*Exercise task:*
Restate, word for word, all of the material shown below.

___ Information supplied

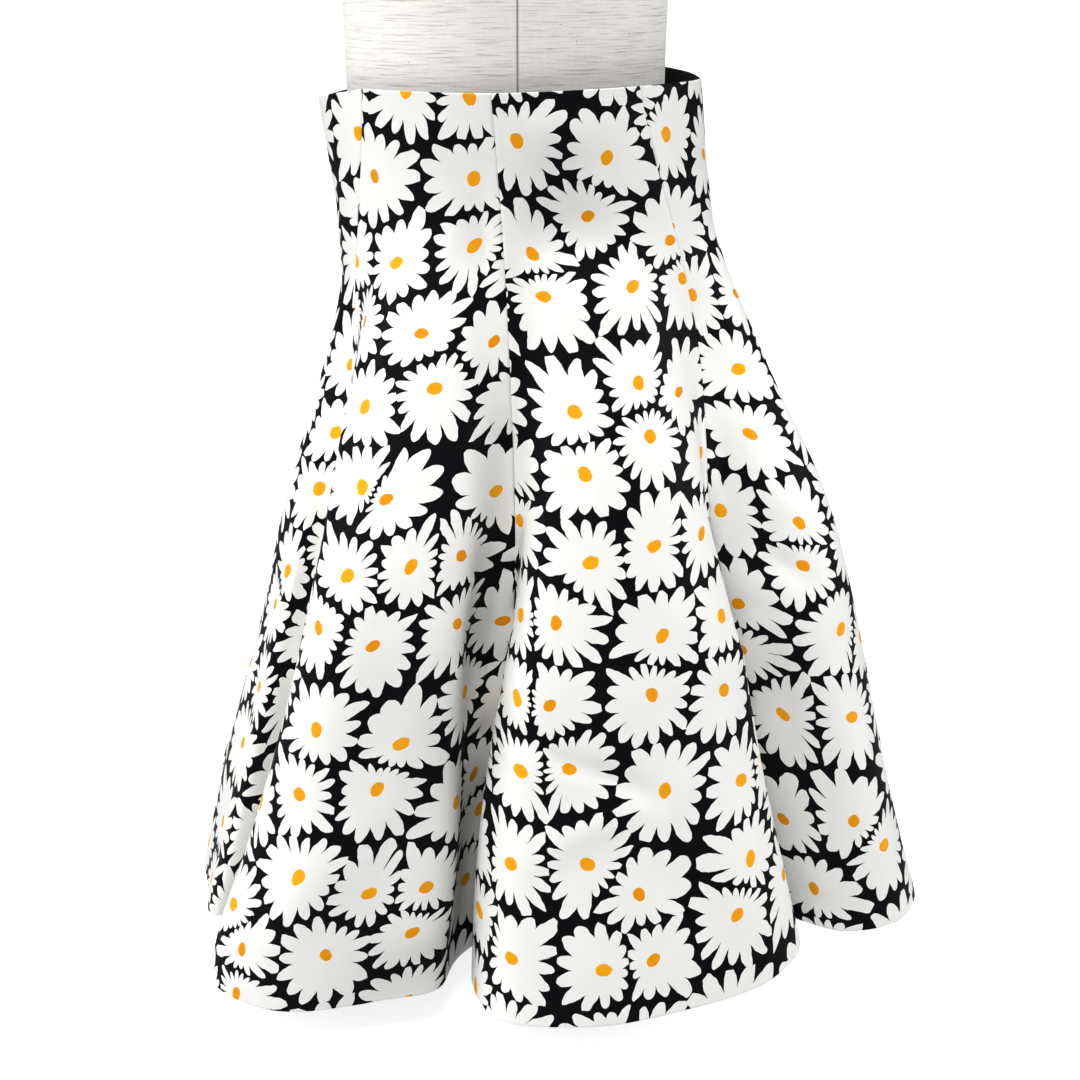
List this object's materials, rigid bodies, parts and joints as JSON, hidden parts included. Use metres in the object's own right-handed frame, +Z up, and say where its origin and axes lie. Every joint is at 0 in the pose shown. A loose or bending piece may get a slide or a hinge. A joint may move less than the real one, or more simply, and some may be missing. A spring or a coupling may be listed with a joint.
{
  "type": "pleated skirt on a limbless dress form",
  "caption": "High waisted satin skirt of flared gores with a daisy print, worn on a limbless linen dress form with a short pole and a round base.",
  "frame": {"origin": "centre of the round base's underside, on the floor", "axes": "+Z up along the form's pole, -Y towards the front of the skirt, +X towards the wearer's left"},
  "size_m": [0.5737, 0.5554, 1.0943],
  "materials": {
    "satin": "daisy printed satin",
    "facing_cloth": "black twill",
    "tape_cloth": "black woven tape",
    "zip_metal": "black enamel",
    "linen": "slubbed linen",
    "cap_wood": "varnished",
    "pole_steel": "satin",
    "base_paint": "satin white"
  },
  "bodies": {
    "skirt_on_form": {"gore_front_right": "satin", "gore_front_left": "satin", "gore_side_front_right": "satin", "gore_side_front_left": "satin", "gore_side_back_right": "satin", "gore_side_back_left": "satin", "gore_back_right": "satin", "gore_back_left": "satin", "waist_facing": "facing_cloth", "zip_tape": "tape_cloth", "zip_slider": "zip_metal", "form_torso": "linen", "form_neck_cap": "cap_wood", "form_pole": "pole_steel", "form_base": "base_paint"},
    "zip_pull": {"zip_pull": "zip_metal"}
  },
  "joints": [
    {"name": "zip_pull_swing", "type": "hinge", "parent": "skirt_on_form", "child": "zip_pull", "pos_m": [0.00735, 0.10214, 0.59758], "axis": [0.9986, 0, 0.0523], "range_deg": [0, 150]}
  ]
}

______

*Reply to the task:*
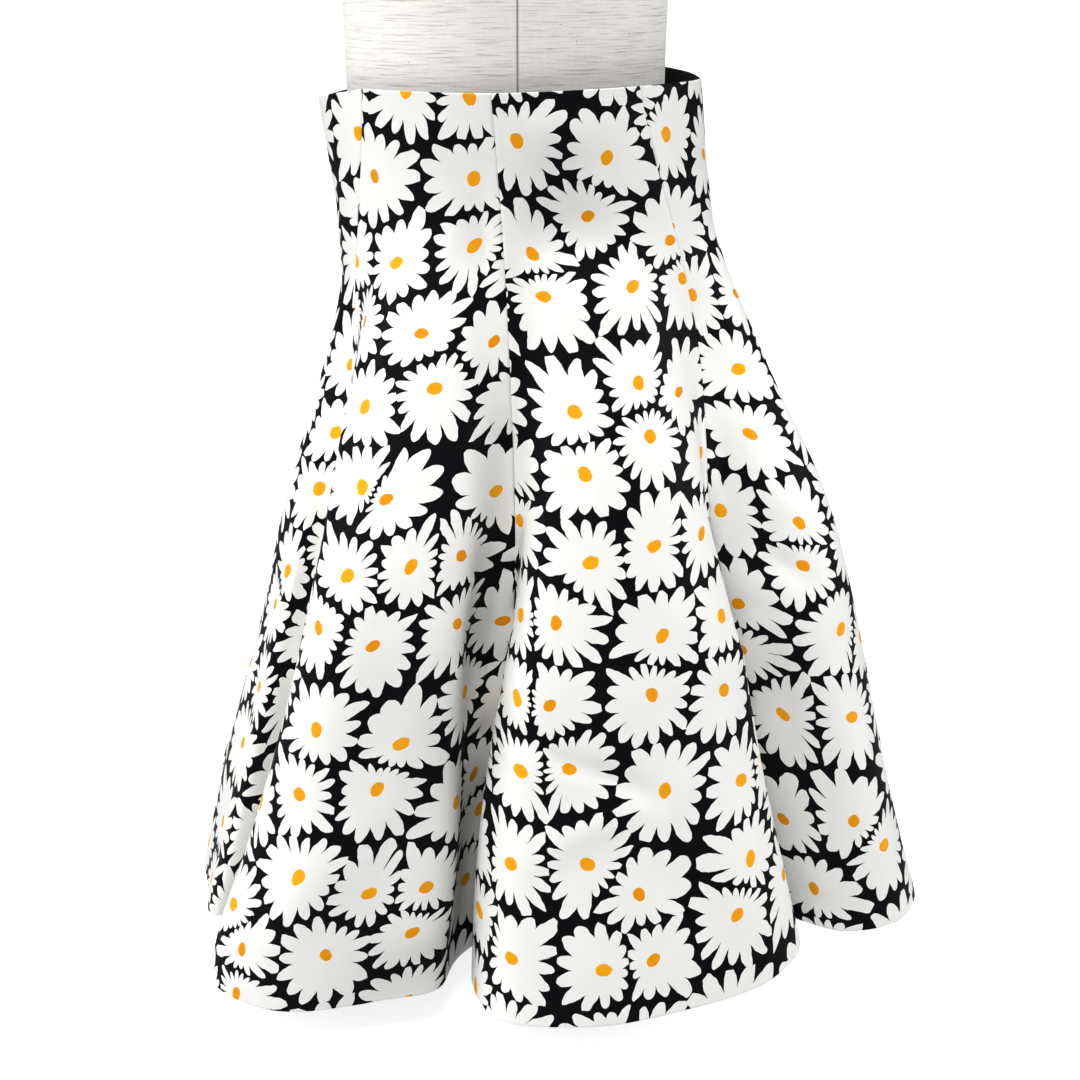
List this object's materials, rigid bodies, parts and joints as JSON, hidden parts included. Use metres in the object's own right-handed frame, +Z up, and say where its origin and axes lie. Every joint is at 0 in the pose shown. A loose or bending piece may get a slide or a hinge. A joint may move less than the real one, or more simply, and some may be missing. A spring or a coupling may be listed with a joint.
{
  "type": "pleated skirt on a limbless dress form",
  "caption": "High waisted satin skirt of flared gores with a daisy print, worn on a limbless linen dress form with a short pole and a round base.",
  "frame": {"origin": "centre of the round base's underside, on the floor", "axes": "+Z up along the form's pole, -Y towards the front of the skirt, +X towards the wearer's left"},
  "size_m": [0.5737, 0.5554, 1.0943],
  "materials": {
    "satin": "daisy printed satin",
    "facing_cloth": "black twill",
    "tape_cloth": "black woven tape",
    "zip_metal": "black enamel",
    "linen": "slubbed linen",
    "cap_wood": "varnished",
    "pole_steel": "satin",
    "base_paint": "satin white"
  },
  "bodies": {
    "skirt_on_form": {"gore_front_right": "satin", "gore_front_left": "satin", "gore_side_front_right": "satin", "gore_side_front_left": "satin", "gore_side_back_right": "satin", "gore_side_back_left": "satin", "gore_back_right": "satin", "gore_back_left": "satin", "waist_facing": "facing_cloth", "zip_tape": "tape_cloth", "zip_slider": "zip_metal", "form_torso": "linen", "form_neck_cap": "cap_wood", "form_pole": "pole_steel", "form_base": "base_paint"},
    "zip_pull": {"zip_pull": "zip_metal"}
  },
  "joints": [
    {"name": "zip_pull_swing", "type": "hinge", "parent": "skirt_on_form", "child": "zip_pull", "pos_m": [0.00735, 0.10214, 0.59758], "axis": [0.9986, 0, 0.0523], "range_deg": [0, 150]}
  ]
}